The board was opposed by a coalition that included the Environmental Defense Fund, the National Wildlife Federation, and the Mississippi Wildlife Federation, which said the project had the potential to destroy important wetlands habitat.
In reviewing the decision, Nimrod says the board “found what they believe are errors within the ruling, and voted unanimously to appeal the case to the U.S. Court of Appeals for the Fifth Circuit.”
The Yazoo Backwater Project, he says, “is a model project that will not only provide flood protection, but will vastly increase benefits on every environmental resource category, such as wetlands, terrestrial, aquatic, and duck habitat through reforestation of the flood plain.
“The residents of the Mississippi south Delta just want what was promised to them 70years ago — it’s time to complete this last phase of flood protection for the Mississippi Delta.”
Lewis Jones, attorney for a King & Spaulding team of environmental lawyers working pro bono, said “the fact that the EPA chose to exercise its veto power for only the 12th time in its history reflects how potentially damaging it believes this notorious, ill-conceived project to be.”
Large scale reforestation included
Nimrod told the Mississippi River Commission that, in his opinion, the EPA’s veto was based on its contention that the project would destroy wetlands.
“But, the project includes a large scale reforestation project — 55,000 acres — that would provide a 19 percent gain in wetlands forest,” he says. “The EPA completely ignored this, as well as the devastation to wildlife that occurs when there is massive flooding in these areas and animals are forced out into other areas.”
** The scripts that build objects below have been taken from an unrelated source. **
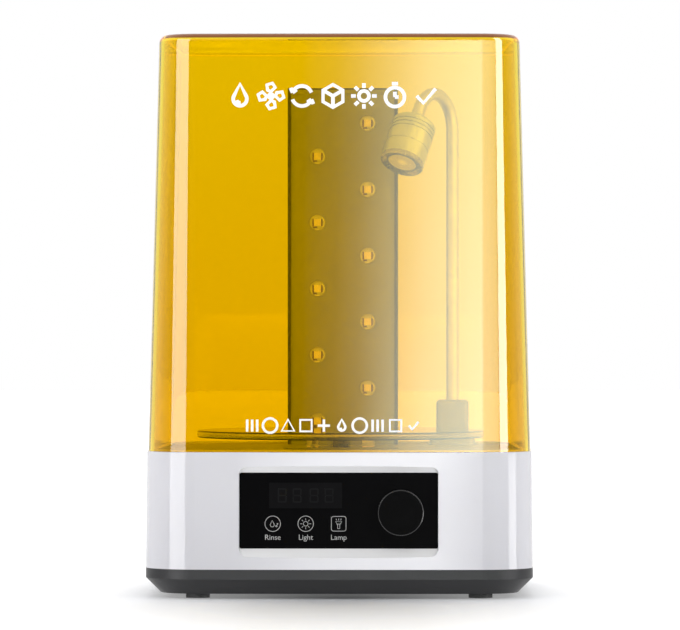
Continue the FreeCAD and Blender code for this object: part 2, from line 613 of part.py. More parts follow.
def make_panel():
    """Glossy panel plate, display window and module, board, and the lamps behind the icons."""
    body = new_body("control_panel")
    plate = sketch_on(body, "XZ_Plane", "-panel_front")
    middle = "(panel_high + panel_low)/2"
    rounded_rectangle(plate, "panel_width/2", "(panel_high - panel_low)/2", "panel_corner", "0", middle)
    slab = pad(body, plate, "panel_thick")
    slab.Reversed = True
    step = sketch_on(body, "XZ_Plane", "-panel_front + 1")
    rounded_rectangle(step, "window_width/2", "window_height/2", "tight_corner", "window_x", "window_z")
    pocket(body, step, "window_thick + 1", along=False)
    through = sketch_on(body, "XZ_Plane", "-panel_front + 1")
    rounded_rectangle(through, "window_width/2 - window_rim", "window_height/2 - window_rim", "window_corner",
                      "window_x", "window_z")
    pocket(body, through, "panel_thick + 3", along=False)
    shaft = sketch_on(body, "XZ_Plane", "-panel_front + 1")
    circle(shaft, "shaft_radius + shaft_clear", "knob_x", "knob_z")
    pocket(body, shaft, "panel_thick + 3", along=False)
    label(box(("window_x - window_width/2 + fit_gap", "window_x + window_width/2 - fit_gap"),
              ("panel_front", "panel_front + window_thick"),
              ("window_z - window_height/2 + fit_gap", "window_z + window_height/2 - fit_gap")),
          "display_window")
    rear = "panel_front + panel_thick"
    label(box(("window_x - module_half_x", "window_x + module_half_x"), (rear, "pan_rear"),
              ("window_z - module_half_z", "window_z + module_half_z")), "display_module")
    board = box(("-pan_half_width - board_margin", "pan_half_width + board_margin"),
                ("pan_rear", "pan_rear + board_thick"), ("pan_low - board_margin", "pan_high + board_margin"))
    hole = cylinder("stem_radius + stem_clear", "pan_rear - 1", "pan_rear + board_thick + 1",
                    "knob_x", "knob_z", "y")
    label(cut(board, hole), "panel_board")
    lights = []
    for i in range(3):
        x = f"icon_low_x + icon_pitch * {i}"
        lights.append(box((f"{x} - icon_led_half", f"{x} + icon_led_half"),
                          ("pan_rear - icon_led_high", "pan_rear"),
                          ("icon_z - icon_led_half", "icon_z + icon_led_half")))
    label(group(lights), "indicator_leds")


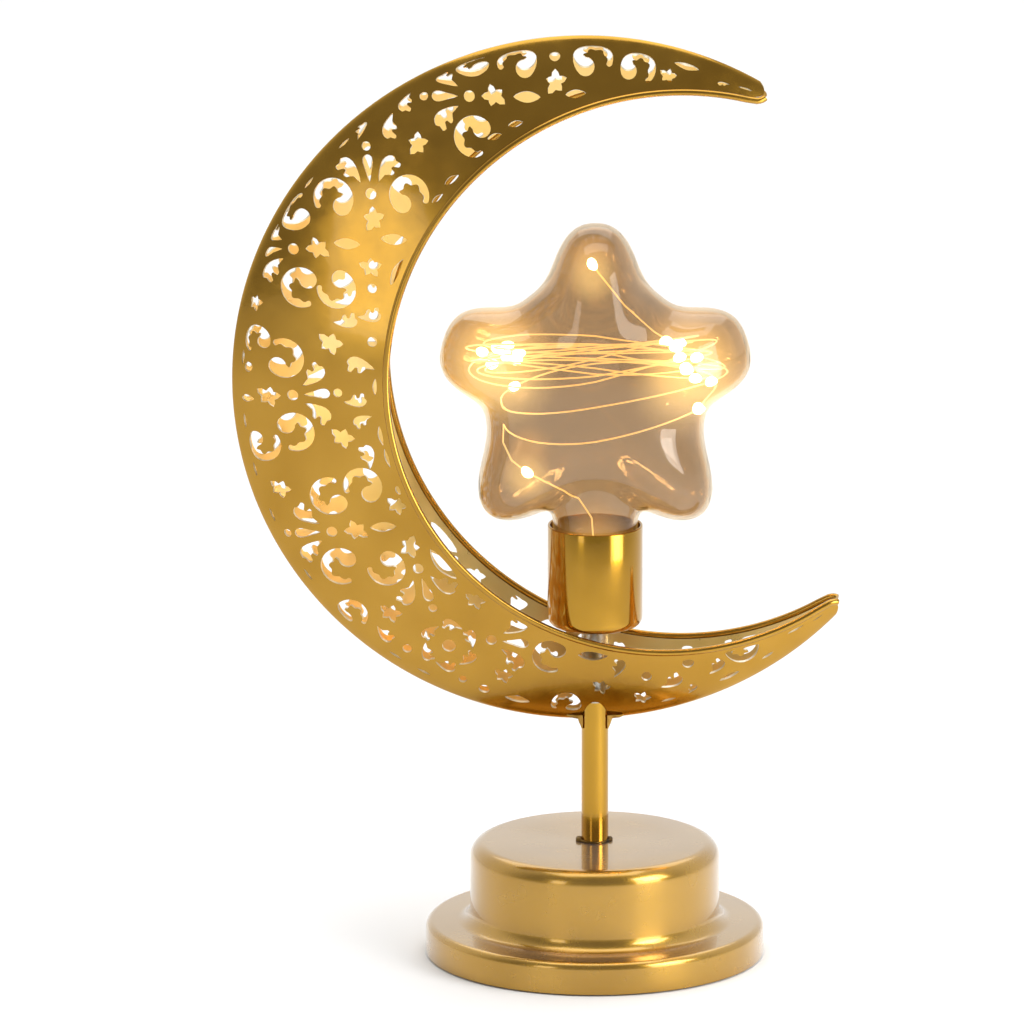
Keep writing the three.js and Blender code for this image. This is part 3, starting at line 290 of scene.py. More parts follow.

“We believe the trial court misinterpreted the evidence in this case,” says Damien Schiff, a senior staff attorney for the Pacific Legal Foundation.
“Under the terms of the Clean Water Act, this project is immune from EPA interference because Congress approved it after a formal environmental briefing. When Congress appropriated money for the station in 1982, lawmakers had received an environmental impact statement from the Army Corps of Engineers. Congress had all the required information before them, and we believe the evidence will make this clear to the appellate court.”
Schiff says “the law and the evidence are clear: The EPA had no business pulling the plug on this vital pumping facility. Farmland, businesses, and the lives and homes of thousands of people in the lower Mississippi Delta are at stake.
“Congress authorized this project … because the threat of devastating floods is always present, and protective measures must be taken.”
It’s “especially timely,” Schiff says, that the Levee Board is appealing the court decision because the House Subcommittee on Water Resources and Evnrionment has scheduled a hearing this month on the EPA’s controversial veto under the Clean Water Act of a permit issued to a West Virginia coal mining company.
“Clearly, people are starting to recognize a pattern of EPA abuse,” Schiff says.
The Board of Mississippi Levee Commissioners found out about the transmittal to Congress of the 1982 environmental impact statement through a Freedom of Information Act request two years ago, he notes. The board notified the EPA of its discovery, but “the EPA nevertheless went forward with its veto of the pumping station.
“The EPA appears to have been bound and determined to stick its nose into this project, even though there was no need, and we believe there was no legal authority,” says Schiff.
“It’s ironic that the EPA has dammed up this project, because it has been carefully designed to be environmentally sensitive.”
“It is truly a model plan,” says the Levee Board’s Nimrod.